▶ [PROMPT]
Repeat each line of the material exactly.

▶ [AVAILABLE DATA]
###
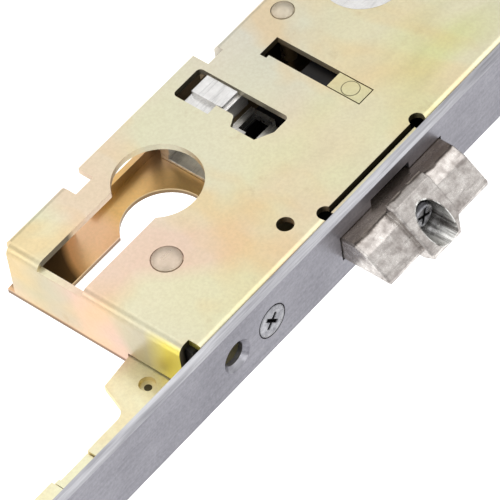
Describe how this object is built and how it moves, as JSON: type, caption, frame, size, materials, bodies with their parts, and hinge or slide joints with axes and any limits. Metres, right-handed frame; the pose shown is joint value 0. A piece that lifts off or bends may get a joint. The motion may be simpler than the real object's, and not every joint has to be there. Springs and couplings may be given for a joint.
{
  "type": "multipoint door lock",
  "caption": "Multipoint door lock: long face plate, dual-spindle centre case with latch and cylinder keyhole, sliding rails and swinging hooks at both ends.",
  "frame": {"origin": "axis of the profile cylinder hole at mid thickness of the case", "axes": "+X up the door along the face plate, +Y into the door leaf away from the face plate, +Z through the case thickness towards its cover"},
  "size_m": [0.61, 0.0638, 0.016],
  "materials": {
    "faceplate_steel": "satin",
    "passivated_steel": "yellow passivated zinc plate, satin",
    "base_steel": "yellow passivated zinc plate, satin",
    "yellow_steel": "yellow passivated zinc plate, satin",
    "zinc_casting": "raw die casting",
    "latch_casting": "plated die casting, satin",
    "rivet_steel": "plated, satin",
    "screw_steel": "bright zinc plate",
    "spring_steel": "drawn wire and strip",
    "hook_steel": "bright zinc plate",
    "black_moulding": "moulded"
  },
  "bodies": {
    "frame": {"faceplate": "faceplate_steel", "case_cover": "passivated_steel", "case_base": "base_steel", "case_rivets": "rivet_steel", "case_screws": "screw_steel", "nut_blocks": "zinc_casting", "slide_guide": "black_moulding", "corner_spacer": "black_moulding", "detent_spring": "spring_steel", "rail_guides": "zinc_casting", "rail_guide_screws": "screw_steel", "lower_hook_pivot": "rivet_steel", "lower_hook_cover": "passivated_steel", "lower_hook_base": "base_steel", "lower_hook_rivets": "rivet_steel", "lower_hook_screws": "screw_steel", "upper_hook_pivot": "rivet_steel", "upper_hook_cover": "passivated_steel", "upper_hook_base": "base_steel", "upper_hook_rivets": "rivet_steel", "upper_hook_screws": "screw_steel"},
    "latch": {"latch_head": "latch_casting", "latch_screw": "screw_steel", "latch_carrier": "black_moulding", "latch_guide_tab": "yellow_steel", "latch_tab_rivet": "yellow_steel"},
    "latch_hub": {"latch_follower": "zinc_casting", "latch_spring": "spring_steel"},
    "drive": {"drive_plate": "yellow_steel", "lower_rail": "yellow_steel", "upper_rail": "yellow_steel", "rail_pins": "rivet_steel"},
    "drive_hub": {"drive_follower": "zinc_casting"},
    "locking": {"lock_slide": "zinc_casting"},
    "lower_hook_body": {"lower_hook": "hook_steel"},
    "upper_hook_body": {"upper_hook": "hook_steel"}
  },
  "joints": [
    {"name": "latch_slide", "type": "slide", "parent": "frame", "child": "latch", "axis": [0, 1, 0], "range_m": [0, 0.0138], "stiffness_N_per_m": 400, "springref_m": -0.025},
    {"name": "latch_follower_turn", "type": "hinge", "parent": "frame", "child": "latch_hub", "pos_m": [0.062, 0, 0], "axis": [0, 0, -1], "range_deg": [0, 34]},
    {"name": "drive_slide", "type": "slide", "parent": "frame", "child": "drive", "axis": [1, 0, 0], "range_m": [0, 0.018]},
    {"name": "drive_follower_turn", "type": "hinge", "parent": "frame", "child": "drive_hub", "pos_m": [0.092, 0, 0], "axis": [0, 0, 1], "range_deg": [0, 44.05]},
    {"name": "lower_hook_turn", "type": "hinge", "parent": "frame", "child": "lower_hook_body", "pos_m": [-0.19, -0.017, 0], "axis": [0, 0, 1], "range_deg": [0, 84]},
    {"name": "upper_hook_turn", "type": "hinge", "parent": "frame", "child": "upper_hook_body", "pos_m": [0.27, -0.017, 0], "axis": [0, 0, 1], "range_deg": [0, 84]},
    {"name": "locking_slide", "type": "slide", "parent": "frame", "child": "locking", "axis": [0, -1, 0], "range_m": [0, 0.0085]}
  ],
  "couplings": [
    {"joint": "latch_follower_turn", "follows": "latch_slide", "rad_per_m": 42.99},
    {"joint": "drive_follower_turn", "follows": "drive_slide", "rad_per_m": 42.71},
    {"joint": "lower_hook_turn", "follows": "drive_slide", "rad_per_m": 81.42},
    {"joint": "upper_hook_turn", "follows": "drive_slide", "rad_per_m": 81.42}
  ]
}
###
▶ [SOLUTION TO THIS EXERCISE]
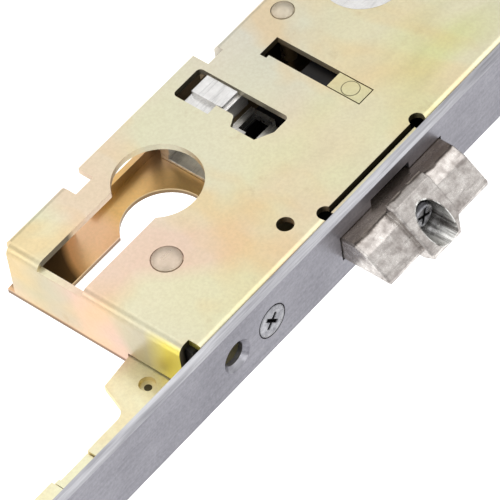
Describe how this object is built and how it moves, as JSON: type, caption, frame, size, materials, bodies with their parts, and hinge or slide joints with axes and any limits. Metres, right-handed frame; the pose shown is joint value 0. A piece that lifts off or bends may get a joint. The motion may be simpler than the real object's, and not every joint has to be there. Springs and couplings may be given for a joint.
{
  "type": "multipoint door lock",
  "caption": "Multipoint door lock: long face plate, dual-spindle centre case with latch and cylinder keyhole, sliding rails and swinging hooks at both ends.",
  "frame": {"origin": "axis of the profile cylinder hole at mid thickness of the case", "axes": "+X up the door along the face plate, +Y into the door leaf away from the face plate, +Z through the case thickness towards its cover"},
  "size_m": [0.61, 0.0638, 0.016],
  "materials": {
    "faceplate_steel": "satin",
    "passivated_steel": "yellow passivated zinc plate, satin",
    "base_steel": "yellow passivated zinc plate, satin",
    "yellow_steel": "yellow passivated zinc plate, satin",
    "zinc_casting": "raw die casting",
    "latch_casting": "plated die casting, satin",
    "rivet_steel": "plated, satin",
    "screw_steel": "bright zinc plate",
    "spring_steel": "drawn wire and strip",
    "hook_steel": "bright zinc plate",
    "black_moulding": "moulded"
  },
  "bodies": {
    "frame": {"faceplate": "faceplate_steel", "case_cover": "passivated_steel", "case_base": "base_steel", "case_rivets": "rivet_steel", "case_screws": "screw_steel", "nut_blocks": "zinc_casting", "slide_guide": "black_moulding", "corner_spacer": "black_moulding", "detent_spring": "spring_steel", "rail_guides": "zinc_casting", "rail_guide_screws": "screw_steel", "lower_hook_pivot": "rivet_steel", "lower_hook_cover": "passivated_steel", "lower_hook_base": "base_steel", "lower_hook_rivets": "rivet_steel", "lower_hook_screws": "screw_steel", "upper_hook_pivot": "rivet_steel", "upper_hook_cover": "passivated_steel", "upper_hook_base": "base_steel", "upper_hook_rivets": "rivet_steel", "upper_hook_screws": "screw_steel"},
    "latch": {"latch_head": "latch_casting", "latch_screw": "screw_steel", "latch_carrier": "black_moulding", "latch_guide_tab": "yellow_steel", "latch_tab_rivet": "yellow_steel"},
    "latch_hub": {"latch_follower": "zinc_casting", "latch_spring": "spring_steel"},
    "drive": {"drive_plate": "yellow_steel", "lower_rail": "yellow_steel", "upper_rail": "yellow_steel", "rail_pins": "rivet_steel"},
    "drive_hub": {"drive_follower": "zinc_casting"},
    "locking": {"lock_slide": "zinc_casting"},
    "lower_hook_body": {"lower_hook": "hook_steel"},
    "upper_hook_body": {"upper_hook": "hook_steel"}
  },
  "joints": [
    {"name": "latch_slide", "type": "slide", "parent": "frame", "child": "latch", "axis": [0, 1, 0], "range_m": [0, 0.0138], "stiffness_N_per_m": 400, "springref_m": -0.025},
    {"name": "latch_follower_turn", "type": "hinge", "parent": "frame", "child": "latch_hub", "pos_m": [0.062, 0, 0], "axis": [0, 0, -1], "range_deg": [0, 34]},
    {"name": "drive_slide", "type": "slide", "parent": "frame", "child": "drive", "axis": [1, 0, 0], "range_m": [0, 0.018]},
    {"name": "drive_follower_turn", "type": "hinge", "parent": "frame", "child": "drive_hub", "pos_m": [0.092, 0, 0], "axis": [0, 0, 1], "range_deg": [0, 44.05]},
    {"name": "lower_hook_turn", "type": "hinge", "parent": "frame", "child": "lower_hook_body", "pos_m": [-0.19, -0.017, 0], "axis": [0, 0, 1], "range_deg": [0, 84]},
    {"name": "upper_hook_turn", "type": "hinge", "parent": "frame", "child": "upper_hook_body", "pos_m": [0.27, -0.017, 0], "axis": [0, 0, 1], "range_deg": [0, 84]},
    {"name": "locking_slide", "type": "slide", "parent": "frame", "child": "locking", "axis": [0, -1, 0], "range_m": [0, 0.0085]}
  ],
  "couplings": [
    {"joint": "latch_follower_turn", "follows": "latch_slide", "rad_per_m": 42.99},
    {"joint": "drive_follower_turn", "follows": "drive_slide", "rad_per_m": 42.71},
    {"joint": "lower_hook_turn", "follows": "drive_slide", "rad_per_m": 81.42},
    {"joint": "upper_hook_turn", "follows": "drive_slide", "rad_per_m": 81.42}
  ]
}